By using the new easier to use JSON output and jq I could find out what were the weird nodes.

I do wish to revisit the default RPC client and make it a much more user friendly experience, unfortunately I think my Go tooling is not quite up to the task yet. For now this gets us going.

The choria ping --graph output is now using the same graph widget rather than the old tiny sparkline.

Go 1.13

We now compile the releases with Go 1.13, we support go mod and as a side effect we cannot support RHEL 5 anymore, those releases are dropped.

Dependency Visibility

The go buildinfo command now shows all the dependencies compiled into the binary including their versions.

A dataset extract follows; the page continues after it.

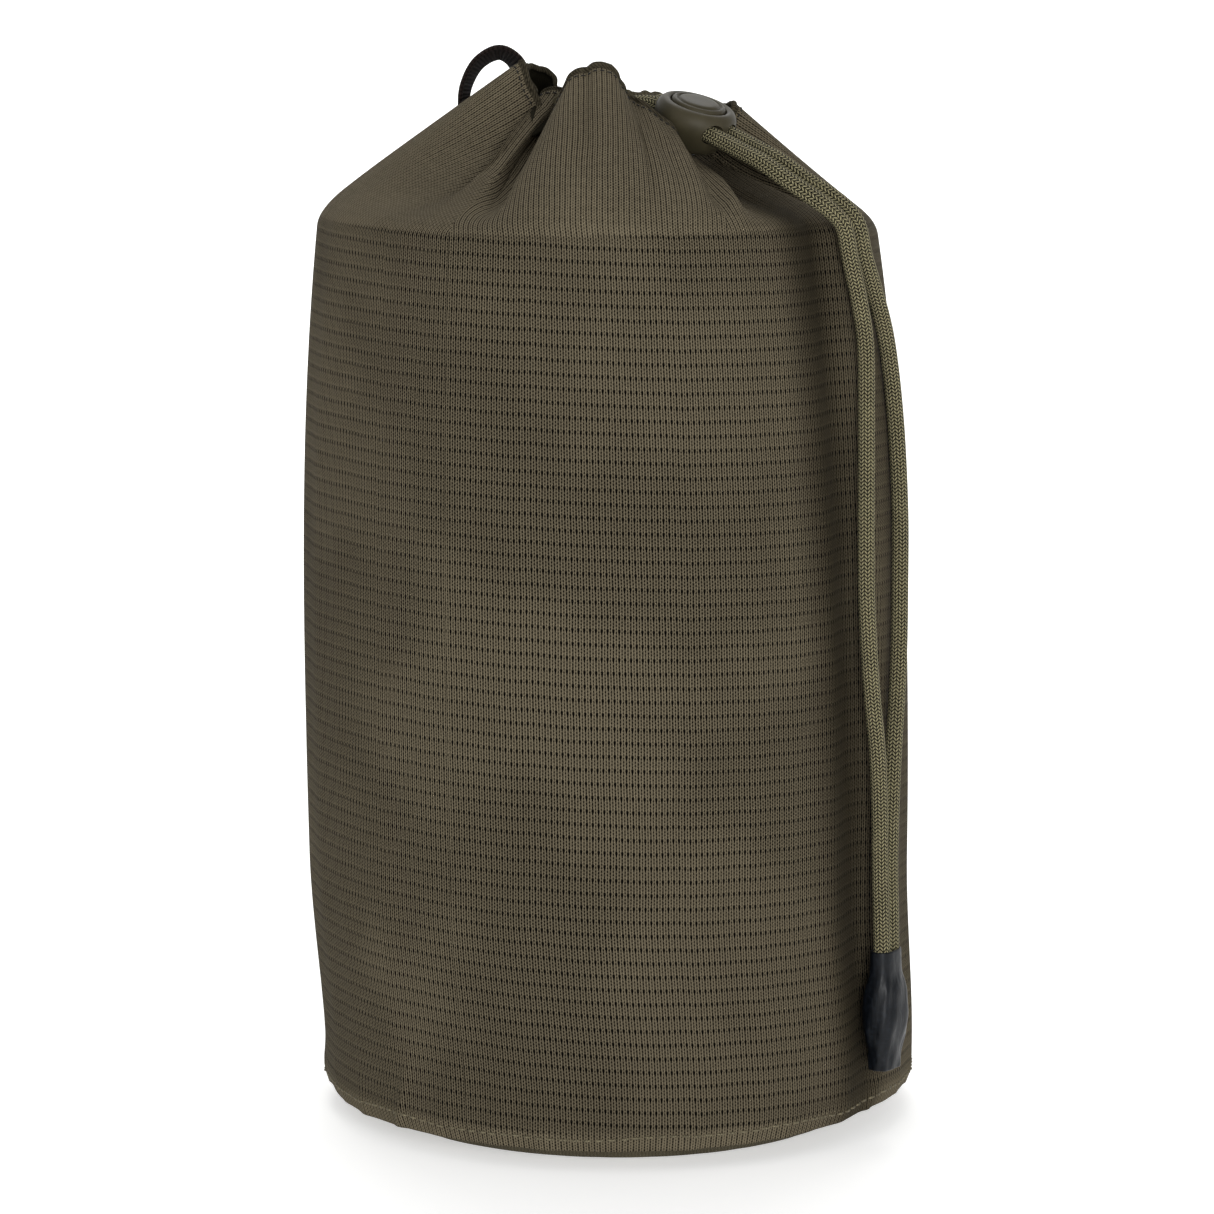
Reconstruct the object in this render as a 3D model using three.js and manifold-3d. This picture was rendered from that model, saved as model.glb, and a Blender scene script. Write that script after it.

Because we use go 1.13 these are verified using their checksum database during builds.

This would be of particular interest to people in enterprise environments who wish to audit their dependencies, now you have a simple way to extract the exact versions of every dependency in Choria and it would be correct if your own builds and plugins also supports go mod like when you use my tooling to build custom packages and binaries.

Agent Activation changes

We’re slowly moving to a world where all agents and clients will be disabled unless specifically enabled. Today we support checking for these configuration entries but we default to true, in time this will change to false.

The main reason for this is to support a mode of deployment where all our Ruby agent plugins will go into the choria-mcorpc-support gem and installing it will bring all the core agents.

This will remove several 100 files from the Puppet File Server and make many people very happy. To facilitate that we will deactivate all agents and activate them as soon as their configuration classes are included.